2. Apparatus as in claim 1 wherein at least one of the components is multi-phase.

3. Apparatus as in claim 2 wherein both the components are 3-phase.

4. Apparatus as in claim 2 wherein the multi-phase component is phase modified on the basis of 3-phase to provide a pulse frequency which is a multiple of the 3-phase input to the melting power supply circuit.

5. Apparatus as in claim 4 wherein the induction coil means includes a plurality of sections each having a respective phase of the components applied thereto.

6. Apparatus as in claim 5 wherein said sections each comprise a winding, adjacent winding of the coil being spaced apart and defining gaps therebetween, said winding being contra-wound with respect to each other whereby there is operatively zero voltage gradient across the gaps between said windings.

7. Apparatus as in claim 1 wherein the agitation component is at a lower frequency than the melting power input component.

8. Apparatus as in claim 1 wherein the melting power supply circuit includes a variable induction power device.

9. Apparatus as in claim 8 wherein said variable induction power device is isolated from circuitry of the induction coil means.

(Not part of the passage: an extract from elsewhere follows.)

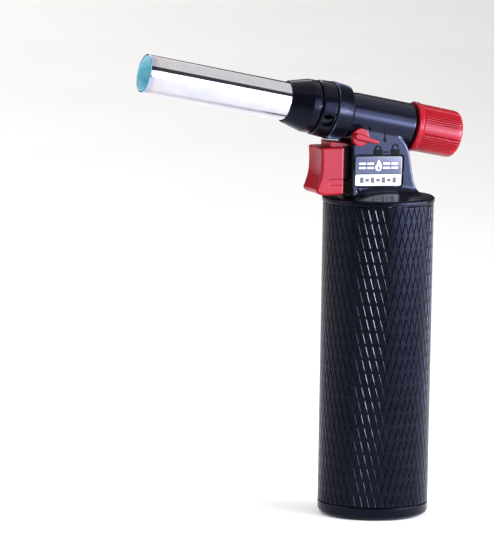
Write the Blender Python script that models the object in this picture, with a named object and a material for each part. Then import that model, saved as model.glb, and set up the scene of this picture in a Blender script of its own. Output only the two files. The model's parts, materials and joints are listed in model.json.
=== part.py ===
"""Butane hand torch: knurled fuel handle, clamshell head, tilted burner, trigger, gas knob, air ring and lock lever.

Sizes below are in millimetres and become metres when a mesh is made. +Z runs up the handle's axis and the
nozzle points toward -X, tilted up. The origin is the centre of the underside that the torch stands on.
"""

import math

import bmesh
import bpy
from mathutils import Matrix, Vector

MM = 0.001
GAP = 0.3

# Handle
GRIP_R = 21.0
GRIP_WALL = 1.4
BASE_TOP = 5.0
GRIP_TOP = 119.2
TANK_R = 19.3
TANK_LOW = 8.0
TANK_HIGH = 112.0
TANK_WALL = 1.2
FILL_X = 9.0
FILL_BODY_R = 3.5
VALVE_BODY_R = 5.3
VALVE_BODY_TOP = 121.3
RIM_R = 21.4

# Head: local +X is up across the barrel, +Y is the far side, +Z runs toward the nozzle
HEAD_TILT = math.radians(11.6)
HEAD_Z = 150.3
BARREL_R = 8.5
BARREL_BORE_R = 6.9
BARREL_FRONT = 14.6
BARREL_REAR = -11.6
TUBE_R = 7.3
TUBE_BORE_R = 6.6
TUBE_END = 97.0
AIR_HOLE_AT = 24.7
AIR_HOLE_R = 2.4
AIR_HOLE_TURN = math.radians(-112.0)
ELECTRODE_OUT = 4.2
ELECTRODE_TURN = math.radians(-60.0)

# Neck
NECK_HALF = 7.5
NECK_FRONT = -14.0
WALL = 1.7
SCREWS = ((-10.5, 125.2), (8.9, 126.2))
LEVER_X, LEVER_Z = -11.5, 145.0
CRANK_X, CRANK_Z = 3.2, 123.6
HOSE_Y = 4.0
LABEL_TURN = math.radians(1.0)

SIN, COS = math.sin(HEAD_TILT), math.cos(HEAD_TILT)
WORLD = Matrix.Identity(4)
HEAD = Matrix(((SIN, 0, -COS, 0), (0, 1, 0, 0), (COS, 0, SIN, HEAD_Z * MM), (0, 0, 0, 1)))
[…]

10. Apparatus as in claim 1 wherein the series resonant means include tank capacitor means.

11. Apparatus as in claim 10 wherein said tank capacitor means includes a plurality of tank capacitors connected in star configuration having a "neutral" terminal, the "neutral" being the point of excitation at a medium frequency.

12. Apparatus as in claim 10 including switching thyristors each operatively switching medium frequency DC voltage for application to respective windings of the coil means by way of respective series resonant tank capacitors comprising said tank capacitor means.

13. Apparatus as in claim 10 wherein the tank capacitor means comprises a multi-section tank capacitor.

14. Apparatus as in claim 10 wherein said tank capacitor means is fed from a medium frequency isolation transformer.

15. Apparatus as in claim 4 wherein the induction coil means includes a plurality of sections each having a respective phase grouping of the components applied thereto.